Job’s experience is a case in which God answers mysteries and perplexities of our own existence. Job’s case is a model that each of us must go through. Though situations of life will be different, Job’s experience is our experience. Everyone has to endure trials of life just as Job did. Satan tries, unfortunately often successfully, to separate us from the love of God through his many inventions. We are all engaged in the battle between good and evil.
But in God’s hands we are absolutely safe and no one can remove us from His caring arms. We are His sons and daughters. Our identity lies in Him. Paul states in Romans 8:35- 39 that absolutely nothing and no one on Earth or in the whole universe can separate us from the love of God, even though Satan is a master in his attempts and intrigues.
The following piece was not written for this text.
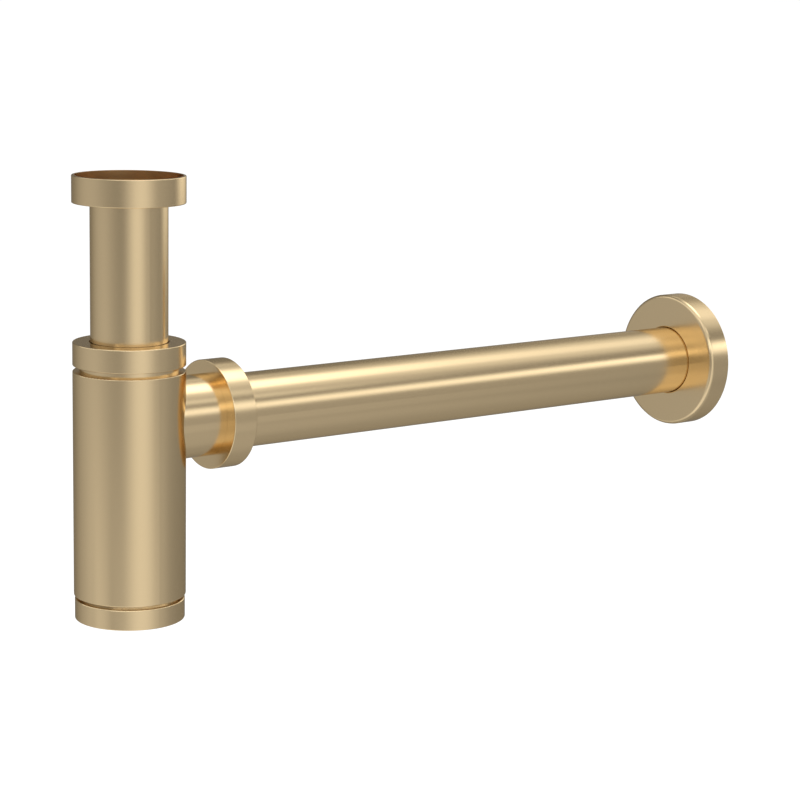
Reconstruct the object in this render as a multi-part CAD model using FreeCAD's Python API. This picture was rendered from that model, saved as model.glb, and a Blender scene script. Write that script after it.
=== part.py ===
"""Bottle trap with a wall flange, in mm. The inlet axis is Z and the outlet runs along +Y.

The origin lies on the inlet axis, on the seat that the waste's tail screws down to.
"""
import FreeCAD, Part
import os

# Both tubes, 32 mm outside with a 1 mm wall
PIPE_R = 16.0
PIPE_WALL = 1.0
PIPE_BORE_R = PIPE_R - PIPE_WALL

# Radial clearances
SEAL_FIT = 0.05  # between a rubber ring and the tube it grips
SLIP_FIT = 0.2  # between a tube and a bore it slides in
THREAD_FIT = 0.1  # between the two plain walls that stand for a screwed joint
RING_FIT = 0.2  # between a loose ring and the threaded wall round it
PLATE_FIT = 0.5  # between a tube and the plate of a nut or the face of the flange
HOLLOW_FIT = 0.3  # between a rubber wedge and its seat

# Male threads are shown by their core, from a short plain stretch inside the nut onwards
THREAD_DEPTH = 0.5
THREAD_START = 0.5

# Neck: a conical seat round the dip tube, and the threaded wall outside it
NECK_BORE_FIT = 0.6
NECK_SEAT_FLARE = 1.6
NECK_WALL = 2.2
NECK_BORE_R = PIPE_R + NECK_BORE_FIT
NECK_SEAT_R = NECK_BORE_R + NECK_SEAT_FLARE
NECK_THREAD_R = NECK_SEAT_R + NECK_WALL
NECK_SEAL_R = NECK_THREAD_R - RING_FIT

# Every nut and the bottle share one outside radius
NUT_WALL = 2.8
EDGE_ROUND = 0.4
NUT_R = NECK_THREAD_R + THREAD_FIT + NUT_WALL
NUT_PLATE_BORE_R = PIPE_R + PLATE_FIT

# Inlet nut, with its seat at z = 0; G 1 1/4 has a minor radius of 19.48
COLLAR_WIDTH = 3.0
COLLAR_THICKNESS = 1.0
COLLAR_FIT = 0.48
COLLAR_R = PIPE_R + COLLAR_WIDTH
INLET_THREAD_R = COLLAR_R + COLLAR_FIT
INLET_THREAD_LENGTH = 3.4
INLET_RELIEF_CUT = 1.52
INLET_RELIEF_R = INLET_THREAD_R + INLET_RELIEF_CUT
INLET_LEAD_WALL = 1.2
INLET_LEAD_DEPTH = 4.0
INLET_LEAD_R = NUT_R - INLET_LEAD_WALL
INLET_LIP = 1.4
INLET_LIP_FIT = 0.3
WASHER_THICKNESS = 1.5
WASHER_R = COLLAR_R + RING_FIT
WASHER_BORE_R = PIPE_BORE_R + RING_FIT
INLET_MOUTH = INLET_THREAD_LENGTH + INLET_LEAD_DEPTH
COLLAR_TOP = -WASHER_THICKNESS
COLLAR_BOTTOM = COLLAR_TOP - COLLAR_THICKNESS
INLET_NUT_BOTTOM = COLLAR_BOTTOM - INLET_LIP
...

Of course, this can be true only on the condition that we stay in a close, intimate, and trusting relationship with our loving, holy, and awesome Lord. The Lamb of God has the final word in the cosmic controversy between good and evil: “They will make war against the Lamb, but the Lamb will overcome them because he is Lord of lords and King of kings” (Rev. 17:14, NIV). Our God is a God of love, truth, and justice.